Читаем Русские на снегу: судьба человека на фоне исторической метели полностью

До самого конца Крымской операции мы оставались на аэродроме в Сарабузах, где была отличная бетонная взлетно-посадочная полоса, с рулежными дорожками. А уже освобожденный аэродром «Седьмой километр» имел короткую, всего в 400 метров грунтовую взлетно-посадочную полосу и только в одном направлении, с севера на юг, которая заканчивалась оврагами, в которых и наши, и немцы поломали немало машин. Еще тринадцатого и четырнадцатого мая по ночам над Крымом кружились немецкие самолеты, прилетавшие, судя по всему, из Румынии или Болгарии. Немцы будто не верили, что полуостров потерян, и хотели в этом убедиться еще раз. Они заунывно гудели моторами в бархатной темноте южной майской ночи.

Неделю мы отдыхали, а потом получили приказ готовиться к переброске, очевидно, во вторую воздушную армию, под командованием генерала Красовского. Но еще до этого я побывал в дорогих моему сердцу местах — Ахтарях, где уже была моя семья, и в Киеве. В Ахтарях мои дела не очень заладились: Вера с младшей сестрой Серафимой, любившей купить и продать, подались в Краснодар, и я не знал, где их там искать. Три дня околачивался в родной станице у тестя и тещи, потребляя свежую рыбу и общаясь с дочерью. Наконец, какой-то знакомый встретил Веру в Краснодаре и сообщил ей обо мне: «Королева, ты ходишь здесь, а твой король прилетел и ждет тебя». Вера примчалась в Ахтари и мы все же почти сутки побыли вместе. Вся семья жила в старой хате у Серафимы.
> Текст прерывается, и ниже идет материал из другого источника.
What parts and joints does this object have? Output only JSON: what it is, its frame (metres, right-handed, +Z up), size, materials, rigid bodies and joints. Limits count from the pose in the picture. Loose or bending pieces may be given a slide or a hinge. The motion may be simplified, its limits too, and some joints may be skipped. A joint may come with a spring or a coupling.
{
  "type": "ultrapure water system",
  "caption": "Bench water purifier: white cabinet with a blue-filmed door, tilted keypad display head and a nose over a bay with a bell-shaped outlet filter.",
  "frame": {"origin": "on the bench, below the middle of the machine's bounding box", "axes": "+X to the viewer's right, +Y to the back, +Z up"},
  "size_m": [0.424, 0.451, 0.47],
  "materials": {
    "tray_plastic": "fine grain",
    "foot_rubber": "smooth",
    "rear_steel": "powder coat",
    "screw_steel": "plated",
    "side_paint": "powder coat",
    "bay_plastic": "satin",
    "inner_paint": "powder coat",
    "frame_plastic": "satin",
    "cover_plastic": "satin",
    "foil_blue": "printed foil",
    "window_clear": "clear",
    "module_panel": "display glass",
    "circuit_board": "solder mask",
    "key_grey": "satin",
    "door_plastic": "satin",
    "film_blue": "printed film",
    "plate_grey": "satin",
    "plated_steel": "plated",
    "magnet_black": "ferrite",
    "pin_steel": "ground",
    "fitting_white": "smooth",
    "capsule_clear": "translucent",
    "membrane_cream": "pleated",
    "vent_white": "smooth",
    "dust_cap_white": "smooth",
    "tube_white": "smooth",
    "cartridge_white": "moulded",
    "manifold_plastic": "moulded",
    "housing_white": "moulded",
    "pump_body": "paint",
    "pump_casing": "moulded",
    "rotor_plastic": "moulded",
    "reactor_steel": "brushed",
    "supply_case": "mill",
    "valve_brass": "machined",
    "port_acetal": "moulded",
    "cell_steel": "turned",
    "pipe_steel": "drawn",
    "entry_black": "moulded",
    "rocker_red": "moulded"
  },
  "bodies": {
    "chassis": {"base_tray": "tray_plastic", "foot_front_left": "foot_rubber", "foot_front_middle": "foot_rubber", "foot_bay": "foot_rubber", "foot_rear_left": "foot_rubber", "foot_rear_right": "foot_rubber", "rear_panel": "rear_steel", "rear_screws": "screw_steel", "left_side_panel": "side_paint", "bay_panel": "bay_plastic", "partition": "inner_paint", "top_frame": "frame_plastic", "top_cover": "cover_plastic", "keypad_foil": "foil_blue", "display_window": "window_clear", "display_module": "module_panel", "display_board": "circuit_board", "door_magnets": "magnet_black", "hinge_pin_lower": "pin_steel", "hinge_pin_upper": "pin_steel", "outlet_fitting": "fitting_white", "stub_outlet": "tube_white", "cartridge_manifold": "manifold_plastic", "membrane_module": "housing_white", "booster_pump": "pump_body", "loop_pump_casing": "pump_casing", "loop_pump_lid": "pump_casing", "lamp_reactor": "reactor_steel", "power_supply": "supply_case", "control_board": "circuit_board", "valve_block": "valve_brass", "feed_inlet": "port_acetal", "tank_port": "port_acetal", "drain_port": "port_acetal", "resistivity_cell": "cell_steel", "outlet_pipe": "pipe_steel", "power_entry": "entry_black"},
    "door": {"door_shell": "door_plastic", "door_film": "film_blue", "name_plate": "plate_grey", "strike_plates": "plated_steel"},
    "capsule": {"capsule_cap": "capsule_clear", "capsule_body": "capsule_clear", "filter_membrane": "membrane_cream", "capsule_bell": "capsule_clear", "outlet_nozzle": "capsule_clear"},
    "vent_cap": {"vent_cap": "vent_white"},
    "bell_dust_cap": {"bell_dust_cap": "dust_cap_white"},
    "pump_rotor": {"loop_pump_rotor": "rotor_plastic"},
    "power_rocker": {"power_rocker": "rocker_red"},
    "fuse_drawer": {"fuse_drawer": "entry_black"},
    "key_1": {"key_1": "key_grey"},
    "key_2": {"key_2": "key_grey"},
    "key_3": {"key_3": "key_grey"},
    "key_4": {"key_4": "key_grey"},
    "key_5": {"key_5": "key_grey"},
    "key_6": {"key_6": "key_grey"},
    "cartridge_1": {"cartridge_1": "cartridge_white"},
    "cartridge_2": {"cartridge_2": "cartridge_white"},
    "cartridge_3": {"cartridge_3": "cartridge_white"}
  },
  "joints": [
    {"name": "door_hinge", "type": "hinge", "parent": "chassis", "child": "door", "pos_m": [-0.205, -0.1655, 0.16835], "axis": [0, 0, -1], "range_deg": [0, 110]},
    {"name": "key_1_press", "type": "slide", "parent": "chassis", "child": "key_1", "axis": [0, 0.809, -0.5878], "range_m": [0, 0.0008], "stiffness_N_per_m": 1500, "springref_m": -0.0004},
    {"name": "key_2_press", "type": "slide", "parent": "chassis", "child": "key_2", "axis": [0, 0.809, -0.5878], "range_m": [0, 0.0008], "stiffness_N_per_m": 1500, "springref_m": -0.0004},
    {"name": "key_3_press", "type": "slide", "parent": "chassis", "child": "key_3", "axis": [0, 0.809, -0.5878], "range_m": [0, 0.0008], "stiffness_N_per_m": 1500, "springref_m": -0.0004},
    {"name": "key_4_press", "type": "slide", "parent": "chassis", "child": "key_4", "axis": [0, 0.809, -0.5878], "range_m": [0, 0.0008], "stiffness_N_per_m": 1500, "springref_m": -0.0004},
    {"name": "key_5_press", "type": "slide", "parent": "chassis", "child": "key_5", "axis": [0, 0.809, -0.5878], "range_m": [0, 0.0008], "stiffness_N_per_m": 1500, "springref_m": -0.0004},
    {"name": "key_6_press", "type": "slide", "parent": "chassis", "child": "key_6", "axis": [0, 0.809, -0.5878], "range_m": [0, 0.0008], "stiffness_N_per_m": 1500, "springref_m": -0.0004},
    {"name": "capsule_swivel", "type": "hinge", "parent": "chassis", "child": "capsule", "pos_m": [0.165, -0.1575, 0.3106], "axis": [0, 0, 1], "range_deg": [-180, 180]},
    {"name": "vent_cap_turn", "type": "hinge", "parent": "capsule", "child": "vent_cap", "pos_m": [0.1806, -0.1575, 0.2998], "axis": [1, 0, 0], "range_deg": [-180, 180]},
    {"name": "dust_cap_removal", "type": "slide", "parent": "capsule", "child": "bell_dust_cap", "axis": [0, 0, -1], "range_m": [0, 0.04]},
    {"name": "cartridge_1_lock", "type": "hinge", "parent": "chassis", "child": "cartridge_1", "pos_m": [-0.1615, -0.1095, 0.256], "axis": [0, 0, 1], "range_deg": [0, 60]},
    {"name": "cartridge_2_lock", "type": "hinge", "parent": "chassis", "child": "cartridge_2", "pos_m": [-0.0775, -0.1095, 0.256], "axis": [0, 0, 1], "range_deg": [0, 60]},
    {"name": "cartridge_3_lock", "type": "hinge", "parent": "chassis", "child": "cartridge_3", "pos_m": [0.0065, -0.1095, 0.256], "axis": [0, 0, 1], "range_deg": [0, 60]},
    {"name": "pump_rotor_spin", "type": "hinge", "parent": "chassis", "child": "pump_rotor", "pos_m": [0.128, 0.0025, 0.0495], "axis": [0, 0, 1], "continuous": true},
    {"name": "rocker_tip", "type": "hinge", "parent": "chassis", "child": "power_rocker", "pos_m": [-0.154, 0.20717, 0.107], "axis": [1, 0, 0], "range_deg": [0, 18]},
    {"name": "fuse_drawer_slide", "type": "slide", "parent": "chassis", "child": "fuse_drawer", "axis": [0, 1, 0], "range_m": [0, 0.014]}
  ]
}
Когда я вернулся в полк, то он уже собирался взлетать на Киев. Мы приземлились на полевом аэродроме в Бородянке, в 25 километрах западнее Киева, над которым прошли ясным погожим днем. В нашем полку «киевлян», начинавших здесь войну, осталось — кот наплакал. Но тем не менее, сердца у всех бились учащенно. Да и, наверное, нет человека, который равнодушно смотрел бы на Днепровские склоны и Лавру. Я пролетал над Васильковым и видел ДОС, в котором до войны жила моя семья. Но решил специально туда не ездить. Нельзя дважды войти в одну воду. Война отрезала прошлое под самый корень.

На аэродром в Бородянке под Киевом перелетела вся наша дивизия. Здесь нам предстояло прощаться с боевыми товарищами. Во-первых, на аэродроме в Кочерово, недалеко от Бородянки, погиб один из наших лучших летчиков, начальник воздушной стрельбы полка майор Иван Дмитриевич Леонов, москвич, похороненный ныне в Киеве на Холме Славы. Сначала мы похоронили его на Аскольдовой могиле, но потом прах был перенесен на Холм Славы. Вместе с ним погиб техник самолета, младший лейтенант Николай Ломакин. Каждый год я прихожу на их могилы и кладу на них цветы. Леонов был прекрасный парень и отличный летчик. Принося цветы на его могилу, я вспоминаю всех своих товарищей, погибших в боях и полетах на нашей несовершенной технике. Простые могилы их разбросаны чуть ли не на половине земного шара, а могила Леонова имеет адрес.

Хорошо помню день, когда погиб Леонов. Он пилотировал двухместный истребитель «ЯК-7», имевший конструктивную особенность: отработанные газы от моторных патрубков проходили через газовый фильтр и поступали для заполнения пустоты в бензобаке на место расходуемого бензина. По идее, это должно было устранять опасность взрыва бензиновых паров при попадании в бак зажигательной пули неприятеля. Идея конструкторов была неплохой, но, как всегда, не хватало малого, отчего в авиации зависит жизнь: хорошего исполнения, доводки и доработки. Эта особенность машины не позволяла ей заходить на посадку, планируя с крутым углом, в этом случае бензин из бензобака плескался навстречу поступавшему отработанному выхлопному газу, и, случалось, доходил до выхлопных патрубков, раскаленных докрасна. Конечно же, следовал взрыв всей газовой магистрали и бензобака, а дальше уже по закону пакости, пламя обязательно засасывалось в кабину летчика. Конструкторы, сами того не желая, разработали буквально идеальный вариант авиационной катастрофы. Все происходило мгновенно, и спасения не было.